- [Instructions for the task] Quote the full listing word for word.

Start of Dataset extract

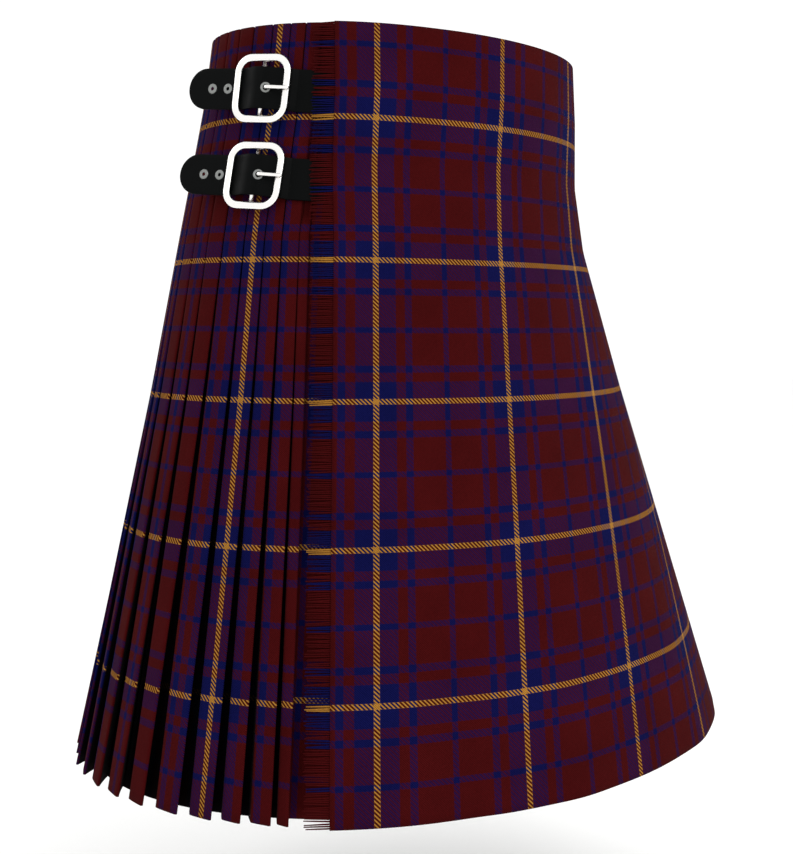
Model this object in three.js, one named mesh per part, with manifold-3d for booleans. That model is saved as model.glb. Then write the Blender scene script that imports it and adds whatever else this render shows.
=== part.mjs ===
// A Scottish kilt, filled out as it is worn: hollow, open at the waist and at the hem.
// Millimetres, +Z up. The wearer faces -Y, so the right hip, where the kilt fastens, is at -X.
// The origin is the middle of the waist, level with the cloth at ORIGIN_LEVEL at the right hip.
//
// Every place on the cloth has three coordinates:
//   turn   the way round, as a fraction of the girth, from the middle of the front towards
//          the wearer's right hip (0.25), the middle of the back (0.5) and the left hip (0.75)
//   level  the distance down the cloth from the top edge
//   out    the distance outwards from the innermost face of the pleats

import * as THREE from "three";
import { mergeVertices } from "three/addons/utils/BufferGeometryUtils.js";
import Module from "manifold-3d";

const wasm = await Module();
wasm.setup();

// ---- Driving dimensions ----

const DROP = 615; // top edge to hem, down the cloth: a 24 in kilt
const FELL = 170; // the pleats are stitched down to here
const ORIGIN_LEVEL = 50; // by the upper strap
const BACK_RISE = 8; // the top edge stands this much higher at the back
const GAP = 0.4; // air between pieces that meet

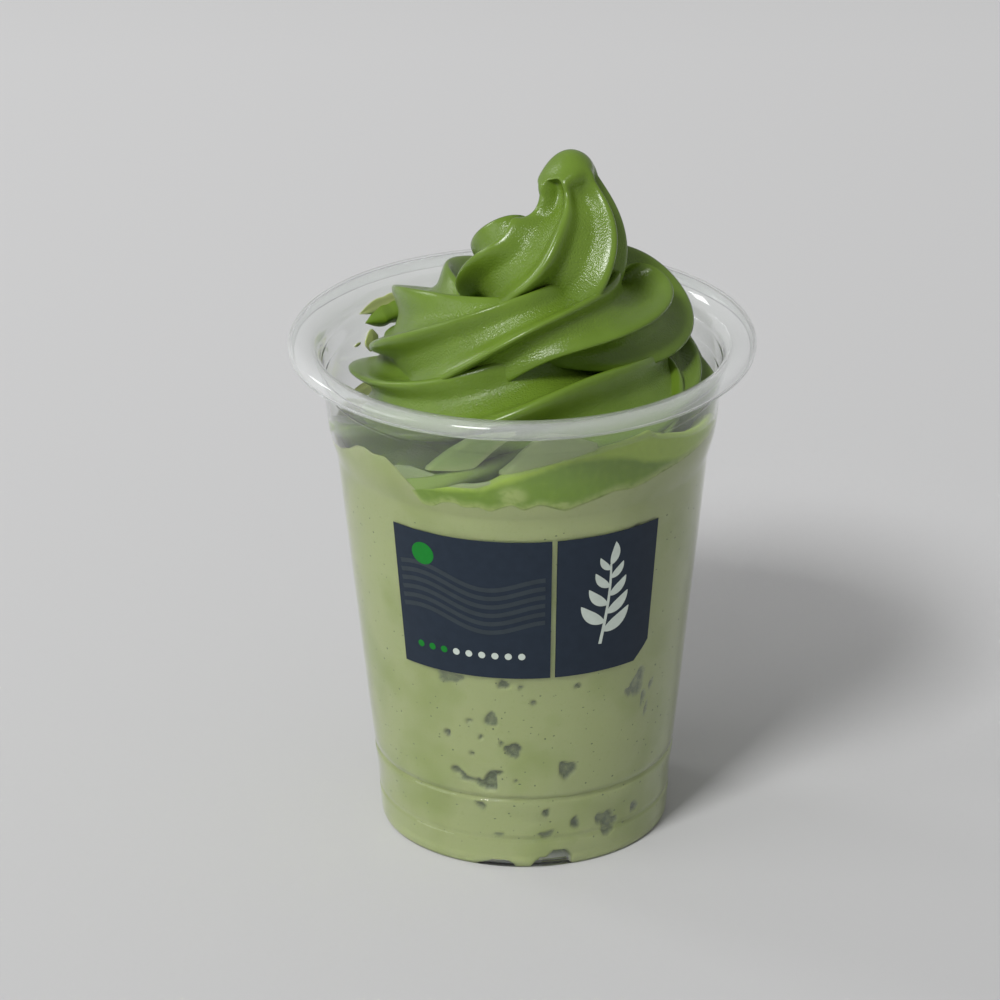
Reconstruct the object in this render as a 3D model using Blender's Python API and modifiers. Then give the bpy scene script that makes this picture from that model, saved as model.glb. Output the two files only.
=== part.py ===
"""Ice cream float: a clear cup of pale green drink under a green soft-serve swirl.

Three closed solids are built, each in its own named object: the cup, the drink
and the soft serve. The soft serve is one rope of fluted ice cream that winds
upward in narrowing turns. The origin is the centre of the cup's foot, +Z is up
and the photographed front faces -Y. Lengths below are in millimetres and are
turned into metres when a mesh is made.
"""
import math

import bmesh
import bpy
import numpy as np

MM = 0.001

# Cup: outer radius of the wall at each height, from the foot to the neck.
WALL = 0.6
FLOOR_RISE = 3.2
FOOT_RADIUS = 28.8
RIM_HEIGHT = 103.15
RIM_RADIUS = 46.0
OUTER_WALL = (
    (0.0, 27.9),
    (0.8, FOOT_RADIUS),
    (14.7, 29.95),
    (15.4, 29.6),
    (16.3, 30.15),
    (41.0, 32.7),
    (78.4, 36.6),
    (81.2, 37.4),
    (84.6, 38.25),
    (93.9, 39.35),
    (97.6, 39.75),
    (99.6, 40.2),
)
# Rolled rim, from the wall's outer side over the curl and back down the inside.
RIM_CURL = (
    (101.2, 40.9),
    (102.4, 42.4),
    (102.5, 44.6),
    (101.6, 45.4),
    (100.2, 45.6),
    (101.4, RIM_RADIUS),
    (102.6, 45.5),
    (RIM_HEIGHT, 44.3),
    (102.9, 42.1),
    (101.6, 40.6),
)
# Inner wall stations, each one WALL inside the outer wall.
INNER_HEIGHTS = (99.6, 84.6, 81.2, 78.4, 41.0, 16.3, 15.4, 14.7, 2.2)
FOOT_RING_INNER = 25.6
SEGMENTS = 64

# Drink: clear of the cup by GAP, up to a wavy level against the wall.
GAP = 0.3
LEVEL_CENTRE = 79.0
LEVEL_START_RADIUS = 27.0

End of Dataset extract

- [Task solution]
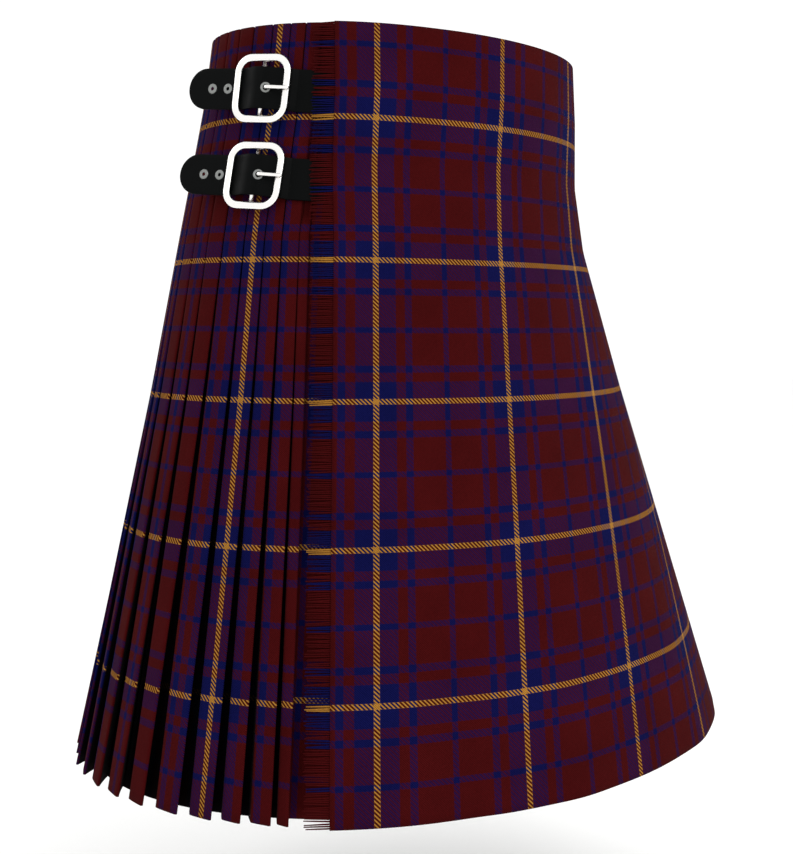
Model this object in three.js, one named mesh per part, with manifold-3d for booleans. That model is saved as model.glb. Then write the Blender scene script that imports it and adds whatever else this render shows.
=== part.mjs ===
// A Scottish kilt, filled out as it is worn: hollow, open at the waist and at the hem.
// Millimetres, +Z up. The wearer faces -Y, so the right hip, where the kilt fastens, is at -X.
// The origin is the middle of the waist, level with the cloth at ORIGIN_LEVEL at the right hip.
//
// Every place on the cloth has three coordinates:
//   turn   the way round, as a fraction of the girth, from the middle of the front towards
//          the wearer's right hip (0.25), the middle of the back (0.5) and the left hip (0.75)
//   level  the distance down the cloth from the top edge
//   out    the distance outwards from the innermost face of the pleats

import * as THREE from "three";
import { mergeVertices } from "three/addons/utils/BufferGeometryUtils.js";
import Module from "manifold-3d";

const wasm = await Module();
wasm.setup();

// ---- Driving dimensions ----

const DROP = 615; // top edge to hem, down the cloth: a 24 in kilt
const FELL = 170; // the pleats are stitched down to here
const ORIGIN_LEVEL = 50; // by the upper strap
const BACK_RISE = 8; // the top edge stands this much higher at the back
const GAP = 0.4; // air between pieces that meet

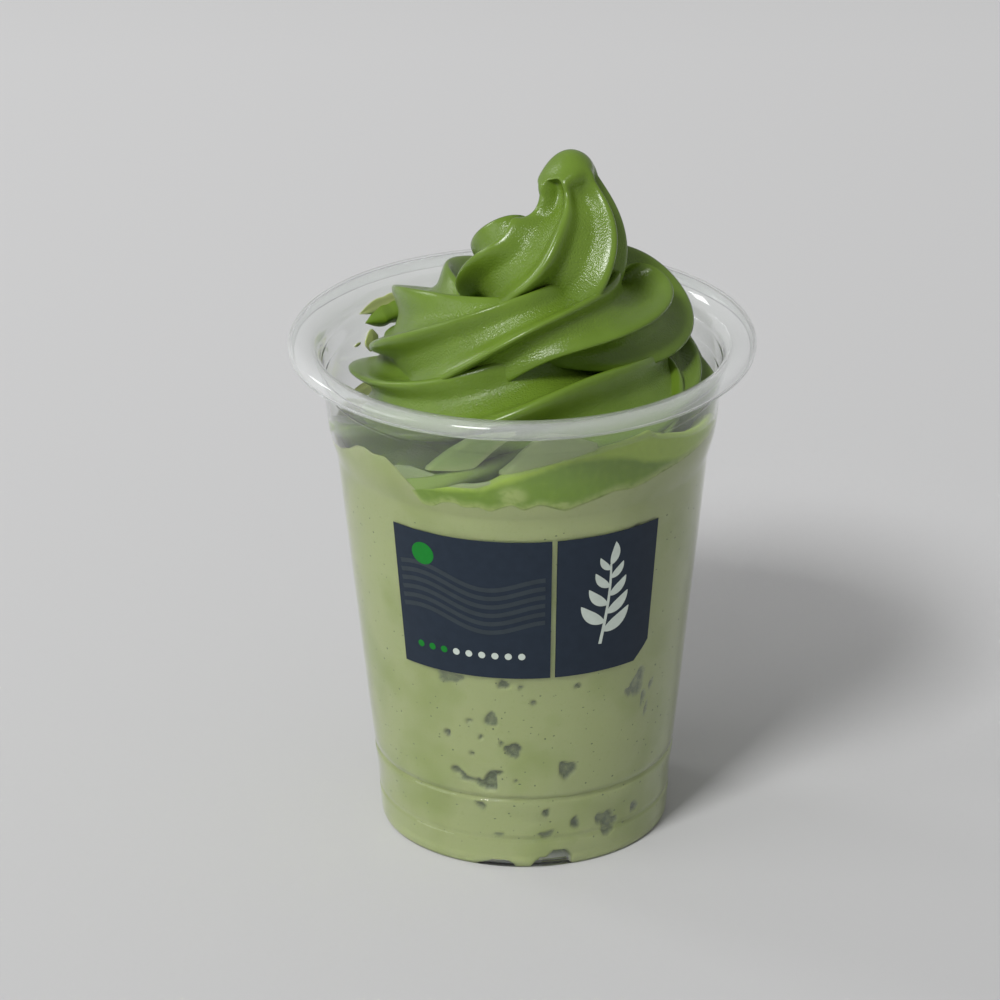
Reconstruct the object in this render as a 3D model using Blender's Python API and modifiers. Then give the bpy scene script that makes this picture from that model, saved as model.glb. Output the two files only.
=== part.py ===
"""Ice cream float: a clear cup of pale green drink under a green soft-serve swirl.

Three closed solids are built, each in its own named object: the cup, the drink
and the soft serve. The soft serve is one rope of fluted ice cream that winds
upward in narrowing turns. The origin is the centre of the cup's foot, +Z is up
and the photographed front faces -Y. Lengths below are in millimetres and are
turned into metres when a mesh is made.
"""
import math

import bmesh
import bpy
import numpy as np

MM = 0.001

# Cup: outer radius of the wall at each height, from the foot to the neck.
WALL = 0.6
FLOOR_RISE = 3.2
FOOT_RADIUS = 28.8
RIM_HEIGHT = 103.15
RIM_RADIUS = 46.0
OUTER_WALL = (
    (0.0, 27.9),
    (0.8, FOOT_RADIUS),
    (14.7, 29.95),
    (15.4, 29.6),
    (16.3, 30.15),
    (41.0, 32.7),
    (78.4, 36.6),
    (81.2, 37.4),
    (84.6, 38.25),
    (93.9, 39.35),
    (97.6, 39.75),
    (99.6, 40.2),
)
# Rolled rim, from the wall's outer side over the curl and back down the inside.
RIM_CURL = (
    (101.2, 40.9),
    (102.4, 42.4),
    (102.5, 44.6),
    (101.6, 45.4),
    (100.2, 45.6),
    (101.4, RIM_RADIUS),
    (102.6, 45.5),
    (RIM_HEIGHT, 44.3),
    (102.9, 42.1),
    (101.6, 40.6),
)
# Inner wall stations, each one WALL inside the outer wall.
INNER_HEIGHTS = (99.6, 84.6, 81.2, 78.4, 41.0, 16.3, 15.4, 14.7, 2.2)
FOOT_RING_INNER = 25.6
SEGMENTS = 64

# Drink: clear of the cup by GAP, up to a wavy level against the wall.
GAP = 0.3
LEVEL_CENTRE = 79.0
LEVEL_START_RADIUS = 27.0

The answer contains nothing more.